A: I don't know. It wasn't a conscious decision and I didn't wake up one morning and say, "I want to do movies." When I'm doing something, I give 150 percent, so I was just so focused on the music that when (my agent) said there was an opportunity to do a screen test, I was like [shrugs], well, OK. It hadn't been something I was thinking about, in part because there hadn't been time to. Then when the screen test came up, myself and my manager didn't think I was going to get the role anyway. It was just like, "You'll get to meet the casting agents, get your face out there and maybe something else will come of it." So I was like, "Yeah, cool," and pretty much forgot about it. Then I got a phone call a couple weeks later asking me to come to New York and do another screen test with Guy. Then I kinda thought, Oh! Maybe there's a real chance here! Then I got the role! So it all happened in a really bizarre way.

Q: So how did the opportunity come to you? Were they looking for a particular kind of person?

A: I think so. I don't know. I was in an article in People Magazine, and the casting agent saw that and got in touch with my manager.

Q: You know, there's an internet rumor you're doing the next "Matrix" movie.

A: Oh, there's so many rumors! I hear I'm in the new (James) Bond movie too! Oh, please!

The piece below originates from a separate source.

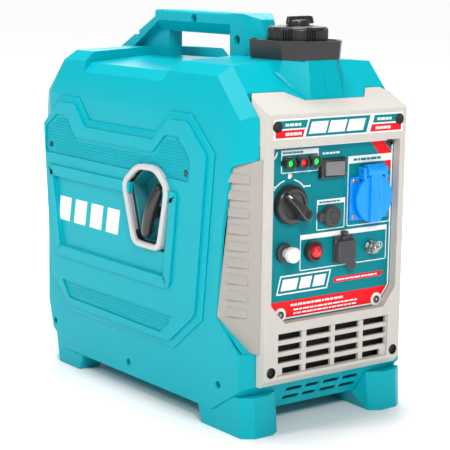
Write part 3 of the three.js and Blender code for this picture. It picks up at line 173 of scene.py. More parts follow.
def moulded(name, colour, roughness, grain=0.35, mottle=0.05, coat=0.0, metallic=0.0, worn=0.25,
            grain_size=0.9 * MM, specular=0.5):
    """Moulded plastic or cast metal: fine grain, faint mottling, paler rubbed edges."""
    material, tree = shaded(name)
    place = tree.node("ShaderNodeTexCoord", output="Object")
    fine = tree.node("ShaderNodeTexNoise", None,
                     {"Vector": place, "Scale": 1 / grain_size, "Detail": 3.0, "Roughness": 0.6})
    broad = tree.node("ShaderNodeTexNoise", None, {"Vector": place, "Scale": 22.0, "Detail": 4.0})
    cloud = tree.node("ShaderNodeTexNoise", None, {"Vector": place, "Scale": 160.0, "Detail": 5.0})
    edge = tree.node("ShaderNodeAttribute", {"attribute_name": "worn"}, output="Fac")
    dark = tuple(c * (1 - mottle * 2.2) for c in colour[:3]) + (1,)
    pale = tuple(min(1, c * (1 + mottle * 1.6) + mottle * 0.05) for c in colour[:3]) + (1,)
    rubbed = tuple(c + (0.8 - c) * 0.4 for c in colour[:3]) + (1,)
    base = tree.node("ShaderNodeMix", {"data_type": "RGBA"},
                     {"Factor": broad * 0.6 + fine * 0.4, "A": dark, "B": pale}, output=2)
    scuffed = edge * (cloud * 1.6 - 0.45).math("MAXIMUM", 0.0) * worn
    base = tree.node("ShaderNodeMix", {"data_type": "RGBA"},
                     {"Factor": scuffed, "A": base, "B": rubbed}, output=2)
    rough = cloud * 0.12 + (roughness - 0.06) - edge * 0.06
    bump = tree.node("ShaderNodeBump", None,
                     {"Strength": grain, "Distance": 0.12 * MM, "Height": fine})
    surface = tree.node("ShaderNodeBsdfPrincipled", None, {
        "Base Color": base, "Roughness": rough, "Metallic": metallic, "Normal": bump,
        "Coat Weight": coat, "Coat Roughness": 0.2, "Specular IOR Level": specular})
    close_material(tree, surface)
    return material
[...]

Q: I heard that too. Saw it on a German James Bond site.

A: What?!? [Laughs] How weird! See, I was up in Glasgow (Scotland), where Sean Connery's from, and in this five-minute interview somebody asked me if I'd like to be in a Bond movie. I was like, "Yeah! That would be a cool role." And all of a sudden it was "Samantha Mumba In New James Bond Movie!"

Q: Are you ever just overwhelmed by it all? Do you ever sit down and go, "What's happening to me? What is all this stuff?"

A: It's kind of weird. At the end of the day sometimes I'm so exhausted I just want to have a shower, put on my big, fuzzy pajamas and watch TV. I really need that time to just do normal things and not even think about what I'm doing the next day, what I've done the past few days, you know? Then every now and then, when I have some time off, I kind of lay back and (think) I'm very, very lucky. But I don't think about it that much.